A website accessibility checker is a tool that attempts to evaluate a website’s accessibility based on various accessibility guidelines and standards, such as the Web Content Accessibility Guidelines (WCAG) developed by the World Wide Web Consortium (W3C). Accessibility involves a wide range of disabilities, including visual, auditory, physical, speech, cognitive, language, learning, and neurological disabilities.

Such tools have a relatively short history, dating back to the late 1990s and early 2000s when the internet was becoming increasingly popular. During this time, web developers began to realise the importance of creating websites that were accessible to people with disabilities.

These accessibility checkers scan a website’s content and HTML code and provide feedback on potential accessibility barriers that may prevent users with disabilities from accessing and using the website. This may include issues with text alternatives for non-text content, keyboard accessibility, colour contrast, and more.

Other terms often associated with web accessibility checkers include web accessibility overlays and automated accessibility tools. Popular examples of such tools include accessiBe, Lighthouse, Deque axe, ReciteME, and WAVE.

Read more about Automated Tools – Lighthouse, Deque axe, WAVE & AccessiBe

Strengths and Limitations of Automated Tools

An automated tool that will check the accessibility of a website for you? Surely this can only be a good thing?

Website accessibility checkers can certainly be helpful in identifying accessibility issues and providing guidance for website developers and designers to improve the accessibility of their websites. However, there are also several limitations and potential drawbacks to consider. Let’s explore some of the pros and cons of website accessibility checkers.


Accessibility testing tools such the accessiBe and WAVE can help detect if a web page is inaccessible and identify issues that might otherwise be time consuming or difficult to identify manually. They will catch things such as missing Alt text, form controls without labels, and contrast errors. Automated testing tools excel when the decision logic can be boiled down to a simple yes or no answer, and that answer can be determined using machine accessible data. Automated tools can quickly locate a lot of obvious problems, reducing the initial time one needs to spend looking over a page for problems.

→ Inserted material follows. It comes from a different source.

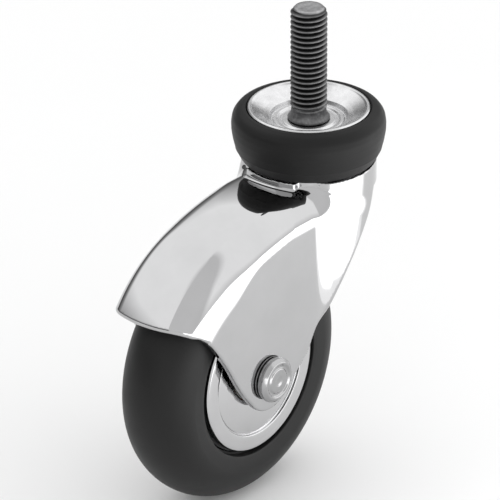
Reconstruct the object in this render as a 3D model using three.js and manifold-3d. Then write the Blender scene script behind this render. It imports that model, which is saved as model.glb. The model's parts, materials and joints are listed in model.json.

Passing automated accessibility testing however does not mean that a website or application is accessible. The greatest danger with automated accessibility tools is the assumption that they can somehow replace human involvement in improving accessibility. They are only one part of the toolkit. Sole reliance on them as sole indicators of accessibility compliance gives a false sense of security. In addition they may inaccurately portray a site or app as being fully accessible to people with disabilities when in fact problems exist. Evaluating website accessibility is an art not a science – it can’t be reduced to running a site through an automated tool. A level of human interaction will always be required to assure that content is fully accessible. An automated tool is not a complete solution.

Will automated accessibility tests ever replace actual accessibility testing?

While automated accessibility testing tools are a great option for checking large volumes of content quickly, they can’t replace the human eye when it comes to identifying nuanced issues with design and navigation. Manual accessibility testing is therefore still an essential part of any web development process.

Overall, website accessibility checkers can be a valuable tool in improving website accessibility, but they should be used in combination with manual testing and expert knowledge to ensure the best results.

This is why we need to treat automated accessibility tools such as accessiBe, Wave, and Lighthouse with a degree of caution and not a silver bullet for creating accessible websites. Taking this approach brings us closer to the ideals set out by Tim Berners-Lee, founder of the internet:

“The power of the web is in its universality. Access by everyone regardless of disability is an essential aspect.”